No es posible, y lo digo honestamente y sin ironía, no fascinarse por la implacabilidad del patriarcado, tan horrendo como perfecto. Su capacidad de reacción es extraordinaria. Compra en el supermercado que tenga que comprar. Le conviene tanto el puritanismo como la hipersexualización; promociona la asexualidad al tiempo que el sexo sin deseo. Se vale de la industria proxeneta y su discurso y también pone altavoces a este discurso asexual. Todo tiene el mismo objetivo: que las mujeres presten su “servicio sexual” cuando otro lo desee, al margen de su voluntad. Si para ello hay que promocionar la prostitución, se hace; si por contexto viene mejor establecer un débito conyugal, el patriarcado va con ello; si surge una revolución sexual, se une a ella y la moldea a su estilo; si le va mejor pasar del puritanismo al destape, consigue que España un día se acueste con el “españoles, Franco ha muerto” y se levante con la Interviú.

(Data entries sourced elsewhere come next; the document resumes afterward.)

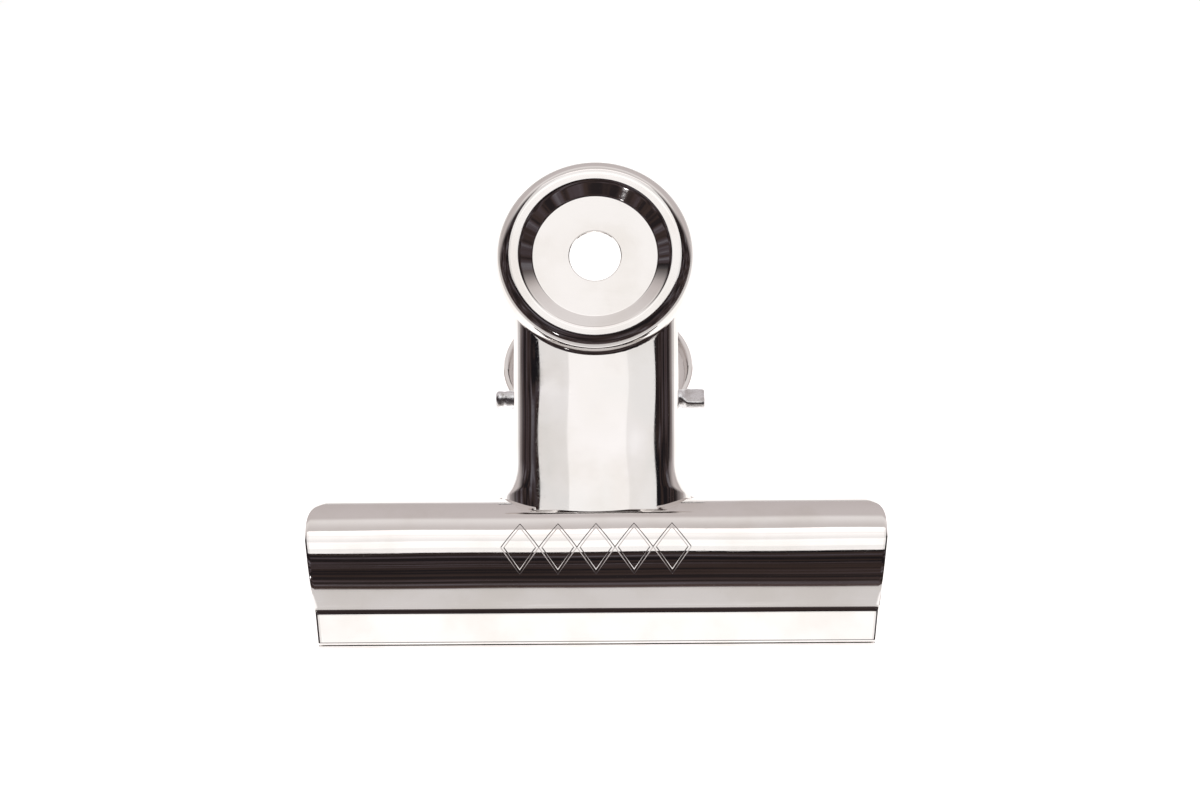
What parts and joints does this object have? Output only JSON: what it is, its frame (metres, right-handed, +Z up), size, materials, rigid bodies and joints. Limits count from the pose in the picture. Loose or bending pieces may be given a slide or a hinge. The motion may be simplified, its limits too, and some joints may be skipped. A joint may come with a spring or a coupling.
{
  "type": "bulldog letter clip",
  "caption": "Nickel-plated bulldog letter clip: wide rolled jaws, channel necks with ears on a pivot pin, dished round thumb discs with hanging holes, and a torsion spring inside.",
  "frame": {"origin": "middle of the bounding box's base: the surface the clip lies on, under the middle of the clip", "axes": "+X along the jaw's width, +Y from the jaws to the thumb discs, +Z up off the surface that the clip lies on"},
  "size_m": [0.075, 0.065, 0.0382],
  "materials": {
    "nickel_front": "bright nickel plate",
    "nickel_rear": "bright nickel plate",
    "zinc_pin": "satin zinc plate",
    "spring_wire": "drawn spring wire"
  },
  "bodies": {
    "rear_half": {"rear_jaw": "nickel_rear", "pivot_pin": "zinc_pin", "torsion_spring": "spring_wire"},
    "front_half": {"front_jaw": "nickel_front"}
  },
  "joints": [
    {"name": "jaw_pivot", "type": "hinge", "parent": "rear_half", "child": "front_half", "pos_m": [0, 0.00291, 0.013], "axis": [-1, 0, 0], "range_deg": [0, 60], "stiffness_Nm_per_rad": 0.6, "springref_deg": -68.75, "deforming": ["torsion_spring"]}
  ]
}
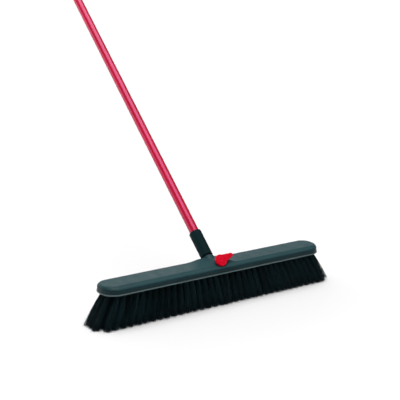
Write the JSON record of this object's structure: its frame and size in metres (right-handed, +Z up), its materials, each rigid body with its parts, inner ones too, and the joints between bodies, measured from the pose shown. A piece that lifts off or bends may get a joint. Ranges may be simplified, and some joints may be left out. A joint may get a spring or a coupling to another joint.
{
  "type": "push broom",
  "caption": "Push broom: long moulded head with fanned stiff bristles, an angled steel handle in a socket, and a teardrop lever that clamps the handle's socket.",
  "frame": {"origin": "on the floor, below the middle of the head", "axes": "+X along the head, +Y towards the side that the handle leans to, +Z up"},
  "size_m": [0.6706, 1.2463, 1.1368],
  "materials": {
    "head_plastic": "fine matt moulded texture, dark blue-grey",
    "bristle": "crimped stiff synthetic bristle, near black",
    "handle_paint": "glossy red powder coat",
    "lever_plastic": "glossy red moulding",
    "zinc_steel": "zinc plated",
    "brass": "turned",
    "jaw_plastic": "natural acetal"
  },
  "bodies": {
    "head": {"head_cover": "head_plastic", "tuft_plate": "head_plastic", "plate_screws": "zinc_steel", "screw_bush": "brass", "tuft_anchors_left": "zinc_steel", "tuft_anchors_right": "zinc_steel", "tufts_front_row_left": "bristle", "tufts_front_row_right": "bristle", "tufts_front_inner_row_left": "bristle", "tufts_front_inner_row_right": "bristle", "tufts_middle_row_left": "bristle", "tufts_middle_row_right": "bristle", "tufts_rear_inner_row_left": "bristle", "tufts_rear_inner_row_right": "bristle", "tufts_rear_row_left": "bristle", "tufts_rear_row_right": "bristle", "tufts_centre_column": "bristle"},
    "jaw": {"clamp_jaw": "jaw_plastic"},
    "lever": {"clamp_lever": "lever_plastic", "lever_cap": "lever_plastic", "clamp_screw": "zinc_steel"},
    "handle": {"handle_tube": "handle_paint", "handle_socket": "head_plastic", "socket_rivet": "zinc_steel", "handle_cap": "head_plastic"}
  },
  "joints": [
    {"name": "jaw_slide", "type": "slide", "parent": "head", "child": "jaw", "axis": [0, -0.7431, 0.6691], "range_m": [0, 0.0025]},
    {"name": "lever_turn", "type": "hinge", "parent": "jaw", "child": "lever", "pos_m": [0.004, -0.026, 0.1066], "axis": [0, -0.7431, 0.6691], "range_deg": [0, 150]},
    {"name": "handle_pull", "type": "slide", "parent": "head", "child": "handle", "axis": [0, 0.749, 0.6626], "range_m": [0, 0.06]}
  ],
  "couplings": [
    {"joint": "lever_turn", "follows": "jaw_slide", "rad_per_m": 1047.2}
  ]
}
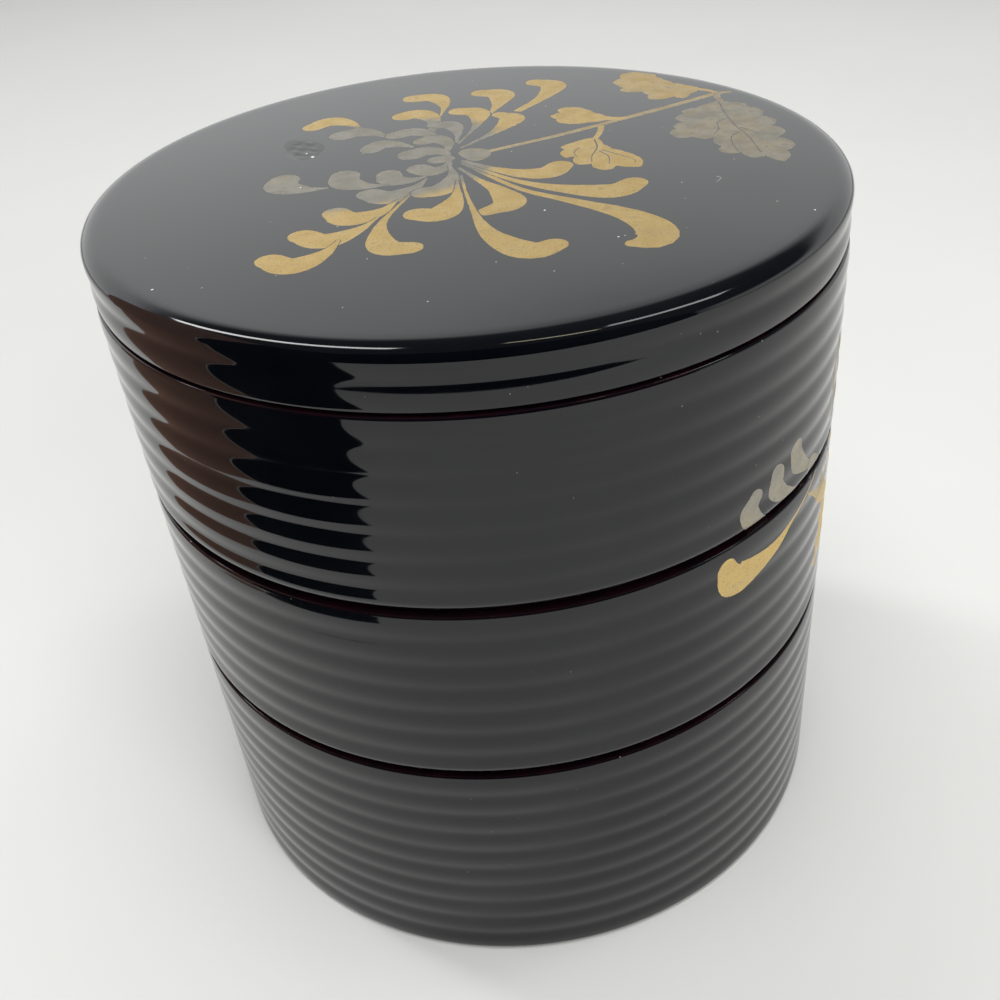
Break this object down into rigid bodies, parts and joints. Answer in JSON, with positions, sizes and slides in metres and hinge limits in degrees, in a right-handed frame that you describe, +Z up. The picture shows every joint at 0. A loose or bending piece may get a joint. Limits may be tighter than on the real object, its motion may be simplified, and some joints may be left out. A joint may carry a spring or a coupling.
{
  "type": "tiered trinket box",
  "caption": "Round lacquer box in stacking tiers that nest by foot rings, with soft ring ribs around the walls and a flat lift-off lid.",
  "frame": {"origin": "centre of the base, on the surface that the box stands on", "axes": "+Z up along the box's axis of revolution; -Y is the side that faces the camera in the picture"},
  "size_m": [0.165, 0.165, 0.1681],
  "materials": {
    "black_lacquer": "polished black lacquer, with a flat gold and silver powder flower on the lid and on one side"
  },
  "bodies": {
    "root": {"lower_tier": "black_lacquer", "middle_tier": "black_lacquer", "upper_tier": "black_lacquer", "lid": "black_lacquer"}
  },
  "joints": []
}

Si hay que sexualizar la infancia e hipersexualizar la adultez, decenas de industrias, organizaciones criminales y medios de comunicación lo logran al unísono sin pestañear y si surge un discurso asexual (que no estimo antipatriarcal, ni aunque fuese coherente y sin los “matices” señalados, porque niega nuestra naturaleza sexuada) se utiliza para sostener que el sexo sin deseo es válido. A ver si aprendemos de la capacidad estratégica del enemigo y nos luce mejor el pelo. No lo creo.